Where Was The President?







Last night, during President Barack Obama and former Governor Mitt Romney’s first debate, Obama looked like he would rather be on a date with his wife celebrating their twentieth wedding anniversary.

By night’s end, Romney proved to be more assertive, aggressive, confident and landed memorable lines, calling Obama’s economic policy, Trickle Down Government and countering the President’s description of his plan as “inaccurate.”  Obama did get in his own lines, but failed to take advantage of opportunities like Romney saying high income earners had done just fine during the economic collapse.  He should have compared high income earners like Romney who pay 14% in taxes, to the 47% Romney mentioned in the Mother Jones video, as also dependent on a government entitlement program that allows them to pay a lower percentage.

The President was too cautious.  He didn’t look like the President who has made tough decisions approving bailouts for the auto and banking industry, stimulus plans, or a successful raid on bin Laden’s compound.  More importantly, he didn’t say why his ideas have worked or where we go over the next four years.  He was a boring law professor not the person we saw in 2008 who excited voters.

When discussing his signature health care reform bill, Obamacare he didn’t say, yes Governor Romney you’re right, Obama Cares!  Or effectively hit three important provisions of the bill that resonate with middle class voters.  An individual cannot be denied coverage for a pre-existing condition, children can stay on their parent’s insurance until they are 26 and preventive care measures like mammograms are free.

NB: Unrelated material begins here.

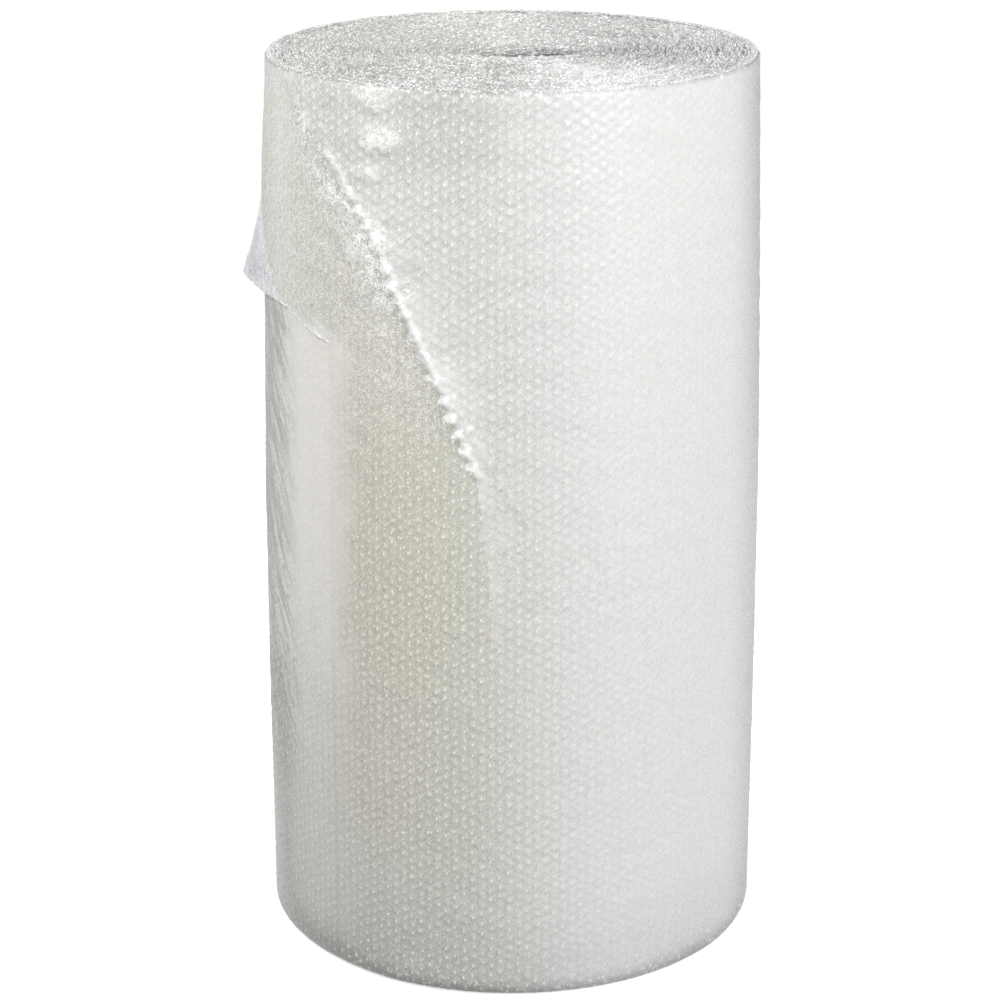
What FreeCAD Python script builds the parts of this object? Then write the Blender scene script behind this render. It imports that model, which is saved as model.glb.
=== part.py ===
"""A roll of bubble wrap standing on one end, in millimetres.

The origin is on the floor, on the roll's axis, with +Z up. The front of the roll faces -Y.
Bearings are in degrees round the roll, from the front (-Y) towards the left (-X).
The roll is one long web of bubble film, wound on itself with no core, so it is one solid.
"""

import FreeCAD, Part

import math
import os

# Web and roll
web_width = 1000.0
film_thickness = 4.0
body_radius = 278.5
top_radius = 267.5
taper_height = 500.0
foot_rounding = 14.0
shoulder_rounding = 9.0

# Turns that show on both ends, each ridge a bundle of tightly wound turns
bundle_pitch = 16.0
bundle_depth = 8.0
flat_centre_radius = 80.0
rim_width = 10.0

# Centre of the roll, pressed flat into a slit
slit_length = 90.0
slit_width = 16.0
slit_to_right = 25.0
slit_to_front = 15.0
slit_turn = 17.0

# Free end of the web: low down it stops at one bearing, and above a tear it wraps on further
free_edge_bearing = 44.0
wrapped_on_bearing = 89.0
tear_drop = 255.0
tear_slope_rise = 26.0
tear_slope_bearing = 60.0

# Corner between the tear and the wrapped-on edge, folded out from the roll's side
corner_root_bearing = 66.0
corner_height = 105.0
corner_stand_off = 21.5
corner_tip_rise = 6.0

# Folds in the loose outer turn, as bearings and drops below the top edge
main_fold_path = [(55.0, 30.0), (39.5, 102.0), (31.0, 160.0), (15.5, 310.0), (7.0, 405.0)]
main_fold_half_width = 7.0
main_fold_height = 6.0
faint_fold_path = [(29.0, 190.0), (13.0, 322.0), (-3.0, 453.0)]
faint_fold_half_width = 9.0
faint_fold_height = 2.5
fold_run = 25.0
fold_seat = 1.5

# Room past the surface for shapes that are only used to trim others
spare = 30.0

# A web wound on itself shrinks by one thickness a turn. Two half turns round centres
# a quarter of that thickness either side of the axis follow it with true arcs.
lap_shift = film_thickness / 4
bundle_shift = bundle_pitch / 4
widest_radius = max(body_radius, top_radius)


def side_radius(height):
    """The mean radius of the roll's side: straight low down, then narrower to the top."""
    taper_start = web_width - taper_height
    if height <= taper_start:
        return body_radius
    share = (height - taper_start) / taper_height
    return body_radius + (top_radius - body_radius) * share


def outer_radius(bearing, height):
    """The radius of the loose outer turn, which grows towards the free edge."""
    turns_from_edge = (free_edge_bearing - bearing) / 360
    return side_radius(height) + 2 * lap_shift - film_thickness * turns_from_edge


def on_bearing(bearing, radius, height):
    """A point at a bearing, a radius and a height."""
    angle = math.radians(bearing)
    return FreeCAD.Vector(-radius * math.sin(angle), -radius * math.cos(angle), height)


def turned_about(shape, centre_x, start, sweep):
    """A face in the XZ plane swept about the upright line at centre_x, from the start angle."""
    face = shape.copy()
    face.translate(FreeCAD.Vector(centre_x, 0, 0))
    centre = FreeCAD.Vector(centre_x, 0, 0)
    up = FreeCAD.Vector(0, 0, 1)
    face.rotate(centre, up, start)
    return face.revolve(centre, up, sweep)


def billet_face(extra):
    """Half the roll's outline, its radius changed by extra, with eased ends left proud."""
    foot = eased_edge(body_radius, foot_rounding)
    shoulder = [(r, web_width - drop) for r, drop in eased_edge(top_radius, shoulder_rounding)]
    outline = foot + [(body_radius, web_width - taper_height)] + shoulder[::-1]
    points = [FreeCAD.Vector(0, 0, -spare)]
    points += [FreeCAD.Vector(radius + extra, 0, height) for radius, height in outline]
    points += [FreeCAD.Vector(0, 0, web_width + spare)]
    return Part.Face(Part.makePolygon(points + points[:1]))


def eased_edge(radius, rounding):
    """Radii and distances from the end: two bevels that follow a quarter round."""
    inset = rounding * (1 - math.sqrt(0.5))
    return [(radius - rounding, 0), (radius - inset, inset), (radius, rounding)]


def make_billet():
    """The wound roll's outside: one turn in two halves, and the stretch that wraps on."""
    first_half = turned_about(billet_face(lap_shift), lap_shift, 0, 180)
    second_half = turned_about(billet_face(-lap_shift), -lap_shift, 180, 180)
    wrapped_on = wrapped_on_bearing - free_edge_bearing
    stretch = turned_about(billet_face(3 * lap_shift), -lap_shift, -wrapped_on, wrapped_on)
    billet = first_half.fuse(second_half)
    for shape in (billet, stretch):
        shape.rotate(FreeCAD.Vector(), FreeCAD.Vector(0, 0, 1), 270 - free_edge_bearing)
    return billet.fuse(stretch.common(above_tear()))


def above_tear():
    """The room above the torn edge: it slopes up from the free edge, runs level, and then
    climbs along the fold of the turned-out corner."""
    level = web_width - tear_drop
    along = [
        (free_edge_bearing, level - tear_slope_rise),
        (tear_slope_bearing, level),
        (corner_root_bearing, level),
        (wrapped_on_bearing, level + corner_height),
    ]
    middle_bearing = (free_edge_bearing + wrapped_on_bearing) / 2
    outline = []
    for bearing, height in along:
        reach = body_radius * math.sin(math.radians(bearing - middle_bearing))
        outline.append((reach, height))
    far = widest_radius + spare
    roof = web_width + 2 * spare
    outline = [(-far, outline[0][1])] + outline + [(far, outline[-1][1]), (far, roof), (-far, roof)]
    return standing_prism(outline, middle_bearing, far)


def standing_prism(outline, bearing, reach):
    """An upright outline (along the roll to the left, height), pushed out along a bearing."""
    leftward = on_bearing(bearing + 90, 1, 0)
    points = [leftward * along + FreeCAD.Vector(0, 0, height) for along, height in outline]
    face = Part.Face(Part.makePolygon(points + points[:1]))
    return face.extrude(on_bearing(bearing, reach, 0))


def bundle_face(first_crest):
    """Half the roll's outline with ridged ends and a flat rim, wider than the roll."""
    ridged_width = top_radius - rim_width - first_crest
    steps = 2 * math.floor(ridged_width / bundle_pitch)
    radii = [first_crest + bundle_pitch / 2 * i for i in range(steps + 1)]
    depths = [bundle_depth * (i % 2) for i in range(steps + 1)]
    foot = [FreeCAD.Vector(radius, 0, depth) for radius, depth in zip(radii, depths)]
    foot.append(FreeCAD.Vector(widest_radius + spare, 0, 0))
    top = [FreeCAD.Vector(point.x, 0, web_width - point.z) for point in reversed(foot)]
    points = [FreeCAD.Vector(0, 0, 0)] + foot + top + [FreeCAD.Vector(0, 0, web_width)]
    return Part.Face(Part.makePolygon(points + points[:1]))


def make_bundles():
    """Turns wound round each other, as ridges that close in by one pitch a turn."""
    first_half = turned_about(bundle_face(flat_centre_radius), bundle_shift, 0, 180)
    inner_crest = flat_centre_radius - bundle_pitch / 2
    second_half = turned_about(bundle_face(inner_crest), -bundle_shift, 180, 180)
    bundles = first_half.fuse(second_half)
    bundles.rotate(FreeCAD.Vector(), FreeCAD.Vector(0, 0, 1), 270 - free_edge_bearing)
    return bundles


def make_slit():
    """The flattened centre: two arcs that meet in sharp ends, right through the roll."""
    half_length = slit_length / 2
    half_width = slit_width / 2
    ends = [FreeCAD.Vector(side * half_length, 0, -spare) for side in (-1, 1)]
    front = Part.Arc(ends[0], FreeCAD.Vector(0, -half_width, -spare), ends[1])
    back = Part.Arc(ends[1], FreeCAD.Vector(0, half_width, -spare), ends[0])
    face = Part.Face(Part.Wire([front.toShape(), back.toShape()]))
    slit = face.extrude(FreeCAD.Vector(0, 0, web_width + 2 * spare))
    slit.rotate(FreeCAD.Vector(), FreeCAD.Vector(0, 0, 1), slit_turn)
    slit.translate(FreeCAD.Vector(slit_to_right, -slit_to_front, 0))
    return slit


def make_corner():
    """The turned-out corner: a flat triangle of film, hinged on the fold that cuts it off."""
    level = web_width - tear_drop
    fold_top = level + corner_height
    root = on_bearing(corner_root_bearing, outer_radius(corner_root_bearing, level), level)
    top = on_bearing(wrapped_on_bearing, outer_radius(wrapped_on_bearing, fold_top), fold_top)
    tip_radius = outer_radius(wrapped_on_bearing, level) + corner_stand_off
    tip = on_bearing(wrapped_on_bearing, tip_radius, level + corner_tip_rise)
    across = (tip - root).cross(top - root)
    inward = across * (film_thickness / across.Length)
    if inward.dot(root) > 0:
        inward = inward * -1
    face = Part.Face(Part.makePolygon([root, tip, top, root]))
    return face.extrude(inward)


def spaced_along(path):
    """The path's points as distances round the roll and heights, with short even runs."""
    corners = [(body_radius * math.radians(b), web_width - drop) for b, drop in path]
    stations = [corners[0]]
    for (u0, z0), (u1, z1) in zip(corners, corners[1:]):
        count = math.ceil(math.hypot(u1 - u0, z1 - z0) / fold_run)
        for i in range(1, count + 1):
            stations.append((u0 + (u1 - u0) * i / count, z0 + (z1 - z0) * i / count))
    return stations


def on_outer_turn(around, height, lift):
    """A point a little above or below the outer turn."""
    bearing = math.degrees(around / body_radius)
    return on_bearing(bearing, outer_radius(bearing, height) + lift, height)


def make_fold(path, half_width, crest):
    """A sharp fold that stands up from the outer turn and dies away at both ends."""
    stations = spaced_along(path)
    sections = []
    for (u0, z0), (u, z), (u1, z1) in zip(stations, stations[1:], stations[2:]):
        run = math.hypot(u1 - u0, z1 - z0)
        across_u = -(z1 - z0) / run * half_width
        across_z = (u1 - u0) / run * half_width
        sections.append([
            on_outer_turn(u + across_u, z + across_z, -fold_seat),
            on_outer_turn(u, z, crest),
            on_outer_turn(u - across_u, z - across_z, -fold_seat),
        ])
    first_tip = on_outer_turn(*stations[0], -fold_seat)
    last_tip = on_outer_turn(*stations[-1], -fold_seat)
    triangles = []
    for k in range(3):
        following = (k + 1) % 3
        triangles.append((first_tip, sections[0][k], sections[0][following]))
        triangles.append((last_tip, sections[-1][k], sections[-1][following]))
        for here, there in zip(sections, sections[1:]):
            triangles.append((here[k], here[following], there[k]))
            triangles.append((there[k], there[following], here[following]))
    faces = [Part.Face(Part.makePolygon([a, b, c, a])) for a, b, c in triangles]
    fold = Part.Solid(Part.Shell(faces))
    if fold.Volume < 0:
        fold.reverse()
    return fold


def make_roll():
    """The whole wound web."""
    roll = make_billet().common(make_bundles())
    roll = roll.fuse([
        make_corner(),
        make_fold(main_fold_path, main_fold_half_width, main_fold_height),
        make_fold(faint_fold_path, faint_fold_half_width, faint_fold_height),
    ])
    roll = roll.cut(make_slit())
    return roll.removeSplitter()


os.makedirs("parts", exist_ok=True)
make_roll().exportStep("parts/wound_bubble_film.step")
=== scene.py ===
"""A roll of bubble wrap standing on its end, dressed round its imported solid.

One long web of bubble film is wound on itself with no core. Points on the web are given in
metres by how far round it they lie, from its outermost edge, and how far up its width.
Bearings are degrees round the roll from the front (-Y) towards the left (-X).
"""

import logging
import math
from dataclasses import dataclass
from enum import Enum
from functools import reduce

import bpy
import numpy as np
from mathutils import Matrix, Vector


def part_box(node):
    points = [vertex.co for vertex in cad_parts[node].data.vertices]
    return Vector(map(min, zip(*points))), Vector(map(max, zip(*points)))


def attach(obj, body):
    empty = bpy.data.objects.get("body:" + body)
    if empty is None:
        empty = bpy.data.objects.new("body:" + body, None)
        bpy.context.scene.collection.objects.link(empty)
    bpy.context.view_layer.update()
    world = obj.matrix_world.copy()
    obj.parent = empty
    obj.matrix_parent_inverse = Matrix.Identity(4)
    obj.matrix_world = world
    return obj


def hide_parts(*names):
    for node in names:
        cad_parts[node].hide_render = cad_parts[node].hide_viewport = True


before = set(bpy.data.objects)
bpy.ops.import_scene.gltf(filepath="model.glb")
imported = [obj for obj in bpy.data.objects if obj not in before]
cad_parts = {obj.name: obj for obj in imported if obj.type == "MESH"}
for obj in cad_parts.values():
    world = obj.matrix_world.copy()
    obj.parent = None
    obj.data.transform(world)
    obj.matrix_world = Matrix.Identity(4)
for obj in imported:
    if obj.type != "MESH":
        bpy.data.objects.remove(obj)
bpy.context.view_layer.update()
LOG = logging.getLogger("bubble_wrap_roll")
BODY = "root"
NODE = "wound_bubble_film"
WEB_UV = "web"
MM = 0.001


def soft_noise(x: np.ndarray, y: np.ndarray, seed: int) -> np.ndarray:
    """Smooth random values between -1 and 1 that change over about one unit.

    Args:
        x: First coordinate of each point.
        y: Second coordinate of each point.
        seed: Picks the random pattern.

    Returns:
        One value a point.
    """
    size = 97
    table = np.random.default_rng(seed).uniform(-1, 1, (size, size))
    column = np.floor(x).astype(int)
    row = np.floor(y).astype(int)
    fx = x - column
    fy = y - row
    fx = fx * fx * (3 - 2 * fx)
    fy = fy * fy * (3 - 2 * fy)
    right = (column + 1) % size
    far_row = (row + 1) % size
    column = column % size
    row = row % size
    near = table[column, row] * (1 - fx) + table[right, row] * fx
    far = table[column, far_row] * (1 - fx) + table[right, far_row] * fx
    return near * (1 - fy) + far * fy


def smooth_step(low: float, high: float, value: np.ndarray) -> np.ndarray:
    """A soft ramp from 0 at low to 1 at high."""
    share = np.clip((value - low) / (high - low), 0, 1)
    return share * share * (3 - 2 * share)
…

Romney won the debate with numbers, figures and did a commendable job looking at the President throughout the debate.  In the coming days, we will learn if those numbers stand up, but by then many undecided voters will be watching the vice presidential debate.  The President overall will be remembered for looking down, writing, smirking and nodding to Romney.  Unfortunately, he won’t be remembered for key things he didn’t mention like the auto worker’s jobs he saved, women, immigration, Bain Capital, or Romney’s flip flopping.

If the President wants to win, he needs to show passion and a quick detailed analysis of his plan.  Stay away from using the full two minutes to answer questions.  His campaign operatives need to stop worrying about lowering the bar of expectation and raise the president’s level of preparation.  If they don’t and Obama looks unprepared in round two, they too will be asking, “Where was the President?”

2 thoughts on “Where Was The President?

  1. I totally agree on your assessment and how cautious Obama was. I detected perhaps an inner debate. One that had the President wavering on whether to remain Presidential in his approach or to go on that attack at the risk of looking more like a candidate than the incumbent. It appears that he went with the former tack and as we knew when we were watching him..it didn’t work.


  2. The President appeared to be surprised at the aggression that his opponent showed. I believe that Obama carelessly overlooked this initial debate. Many onlookers claimed that this was indeed the President’s plan; to sit back and let Romney still his beans, so that he could then counterattack during the second debate. I don’t believe Obama has that much political capital to follow such a plan. It should be an all out blitz attack on his opponent that has no business on the same stage as the President at any time.

    Romney believes and last nights performance has undecided votes waning towards siding and eventually voting for him. The Obama camp needs to recognized, retreat, and come up swinging and applying pressure throughout the next debate. If this election is close, it will be over for the Obama’s on 1600 Pennsylvania Avenue. That’s just my humble opinion.